Re: dwarfcmp comparison caching

Roland McGrath Mon, 30 Aug 2010 02:02:43 -0700

> I think I see now why dwarfcmp is so slow. But I don't fully understand
> the intent/design of the comparison caching. But it seems we are not
> using the results of the dwarf_comparator tracker caching as often (at
> all?) as we could.


It is explicitly disabled since commit 4ce456a.  This was the subject of
https://fedorahosted.org/pipermail/elfutils-devel/2010-April/000967.html
which I pointed to before.

I suspect I previously posted, but maybe not, this:

diff --git a/libdw/c++/dwarf_output b/libdw/c++/dwarf_output
index 3110ea3..f6ab181 100644  
--- a/libdw/c++/dwarf_output
+++ b/libdw/c++/dwarf_output
@@ -1632,7 +1632,7 @@ namespace elfutils
        /* XXX disabled! tentative circularity matches taint this record!
           must record taint to avoid caching, or punt caching.
         */
-       //_m_pending->_m_matched = doppleganger;
+       _m_pending->_m_matched = doppleganger;
       }
 
       /* This is called by finalize_children.  In case of imported_unit
diff --git a/libdw/c++/dwarf_tracker b/libdw/c++/dwarf_tracker
index cbd253e..5baa6b1 100644  
--- a/libdw/c++/dwarf_tracker
+++ b/libdw/c++/dwarf_tracker
@@ -706,15 +706,15 @@ namespace elfutils
       return matched._m_lhs == NULL && matched._m_rhs == NULL;
     }
 
-    inline bool notice_match (reference_match &/*matched*/,
-                             const die1 &, const die2 &/*b*/, bool matches)
+    inline bool notice_match (reference_match &matched,
+                             const die1 &, const die2 &b, bool matches)
     {
       /* XXX not reliable!
         This match could be predicated on a tentative match of a
         circular ref inside.  We can't cache that!
+      */
       if (matches && matched._m_lhs != NULL)
        matched._m_lhs->second.insert (b);
-      */
       return matches;
     }
 
That would enable all the caching that ever was.

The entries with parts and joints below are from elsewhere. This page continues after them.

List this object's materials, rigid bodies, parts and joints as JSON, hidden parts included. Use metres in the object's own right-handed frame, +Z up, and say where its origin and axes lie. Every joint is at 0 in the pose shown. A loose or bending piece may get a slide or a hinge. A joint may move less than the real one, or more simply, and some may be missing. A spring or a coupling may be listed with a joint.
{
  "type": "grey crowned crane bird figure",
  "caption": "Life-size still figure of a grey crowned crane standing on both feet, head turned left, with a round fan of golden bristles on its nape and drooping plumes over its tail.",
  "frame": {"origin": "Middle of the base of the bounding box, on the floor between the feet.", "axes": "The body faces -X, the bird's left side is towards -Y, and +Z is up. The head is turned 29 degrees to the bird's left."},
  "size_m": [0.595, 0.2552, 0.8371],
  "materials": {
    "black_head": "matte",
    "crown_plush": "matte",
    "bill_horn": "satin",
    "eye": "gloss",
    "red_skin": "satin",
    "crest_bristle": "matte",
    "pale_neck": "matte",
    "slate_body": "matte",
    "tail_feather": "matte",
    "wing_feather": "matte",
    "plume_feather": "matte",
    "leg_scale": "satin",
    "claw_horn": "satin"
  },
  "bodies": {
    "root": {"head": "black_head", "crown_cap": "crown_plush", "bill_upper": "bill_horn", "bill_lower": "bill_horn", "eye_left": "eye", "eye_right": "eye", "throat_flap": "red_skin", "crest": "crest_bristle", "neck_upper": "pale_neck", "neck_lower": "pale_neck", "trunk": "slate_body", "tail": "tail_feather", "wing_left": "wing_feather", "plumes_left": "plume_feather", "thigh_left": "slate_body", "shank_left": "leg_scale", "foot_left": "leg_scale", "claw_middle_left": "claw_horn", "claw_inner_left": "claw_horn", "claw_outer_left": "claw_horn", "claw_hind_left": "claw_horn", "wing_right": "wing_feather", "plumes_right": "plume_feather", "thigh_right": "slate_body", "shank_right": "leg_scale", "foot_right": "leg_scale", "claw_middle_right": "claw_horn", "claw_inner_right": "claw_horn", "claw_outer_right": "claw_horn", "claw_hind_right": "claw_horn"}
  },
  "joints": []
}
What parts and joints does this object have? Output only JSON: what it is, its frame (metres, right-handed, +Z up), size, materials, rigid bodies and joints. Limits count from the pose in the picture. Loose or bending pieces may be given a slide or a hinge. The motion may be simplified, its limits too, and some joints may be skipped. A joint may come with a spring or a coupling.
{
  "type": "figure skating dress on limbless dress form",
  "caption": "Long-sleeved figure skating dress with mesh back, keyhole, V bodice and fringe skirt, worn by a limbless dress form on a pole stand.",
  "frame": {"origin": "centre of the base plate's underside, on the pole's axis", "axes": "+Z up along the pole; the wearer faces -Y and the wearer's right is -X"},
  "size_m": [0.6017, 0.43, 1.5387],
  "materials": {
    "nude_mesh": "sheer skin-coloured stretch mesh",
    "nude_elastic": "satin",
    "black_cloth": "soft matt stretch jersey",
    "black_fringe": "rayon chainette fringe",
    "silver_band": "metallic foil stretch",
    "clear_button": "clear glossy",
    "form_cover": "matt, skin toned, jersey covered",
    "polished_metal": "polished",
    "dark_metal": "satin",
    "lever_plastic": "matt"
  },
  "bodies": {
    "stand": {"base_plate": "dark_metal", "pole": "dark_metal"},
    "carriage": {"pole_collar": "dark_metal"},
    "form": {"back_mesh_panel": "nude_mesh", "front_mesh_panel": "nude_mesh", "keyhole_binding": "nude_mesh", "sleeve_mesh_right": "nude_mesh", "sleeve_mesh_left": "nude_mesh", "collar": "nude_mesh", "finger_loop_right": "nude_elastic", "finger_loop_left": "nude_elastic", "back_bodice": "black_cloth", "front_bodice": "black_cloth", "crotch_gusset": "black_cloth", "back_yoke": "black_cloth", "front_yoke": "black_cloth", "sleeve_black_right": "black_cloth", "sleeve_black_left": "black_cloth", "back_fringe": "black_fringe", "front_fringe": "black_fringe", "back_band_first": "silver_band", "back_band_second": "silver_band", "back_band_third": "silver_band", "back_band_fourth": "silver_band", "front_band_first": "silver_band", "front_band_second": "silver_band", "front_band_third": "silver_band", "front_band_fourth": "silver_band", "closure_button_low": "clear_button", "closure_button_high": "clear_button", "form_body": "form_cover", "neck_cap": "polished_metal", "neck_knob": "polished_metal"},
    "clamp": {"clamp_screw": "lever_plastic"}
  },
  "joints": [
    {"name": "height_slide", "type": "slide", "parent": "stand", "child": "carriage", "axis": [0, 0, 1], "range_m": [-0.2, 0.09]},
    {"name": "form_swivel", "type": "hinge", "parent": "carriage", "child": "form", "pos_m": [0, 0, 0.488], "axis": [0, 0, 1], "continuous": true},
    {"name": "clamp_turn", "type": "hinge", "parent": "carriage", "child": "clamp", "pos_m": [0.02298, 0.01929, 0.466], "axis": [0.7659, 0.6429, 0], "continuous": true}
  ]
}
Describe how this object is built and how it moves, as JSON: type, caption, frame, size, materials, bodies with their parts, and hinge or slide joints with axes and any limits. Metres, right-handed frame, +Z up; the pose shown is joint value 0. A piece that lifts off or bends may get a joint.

> For future reference, there are a couple of similar, but different
> comparing operators/functions constructs used. An important difference
> to look for is whether dwarf_comparator comparisons are made through
> equals () or match (). In the case of equals () the tracker can "short
> circuit" a successful comparison if it has cached the result.

Correct.  equals is the public method, overloaded for all the component
types that make up the tree.  match is the name of private methods used
at various levels of decomposition.

> - subr::container_equal calls begin() on the arguments to get iterators
>   and compares each element through a predicate function given.

Correct.

> - class dwarf_comparator extends std::binary_function and defines an 
>   bool operator (). This is implemented by calling match (a, b).

Correct.  This is main top-level entry point for comparisons at the
whole file level (dwarf object).  It's not overloaded.  There is no
special significance to this calling match rather than equals, really.
It's just that we never cache whole file objects as being equal, so
there is nothing to do there.

> - a dwarf_comparator has a template function for equals (a, b) which
>   consults the tracker set and the match (a, b) function through
>   return _m_tracker.identical (a, b) || match (a, b);

Correct.  This is a public method so that a dwarf_comparator can be
used to compare individual subtrees or finer-grained items, rather
than just whole files.  The dwarf_comparator objects created in
dwarf_tracker and dwarf_output are used only this way, never to
compare whole files.

> - the private dwarf_comparator match (a, b) functions are specialized:
>   - dwarfs (calls match on compile_units),

Yes.  This will change eventually to include the non-DIE parts of DWARF.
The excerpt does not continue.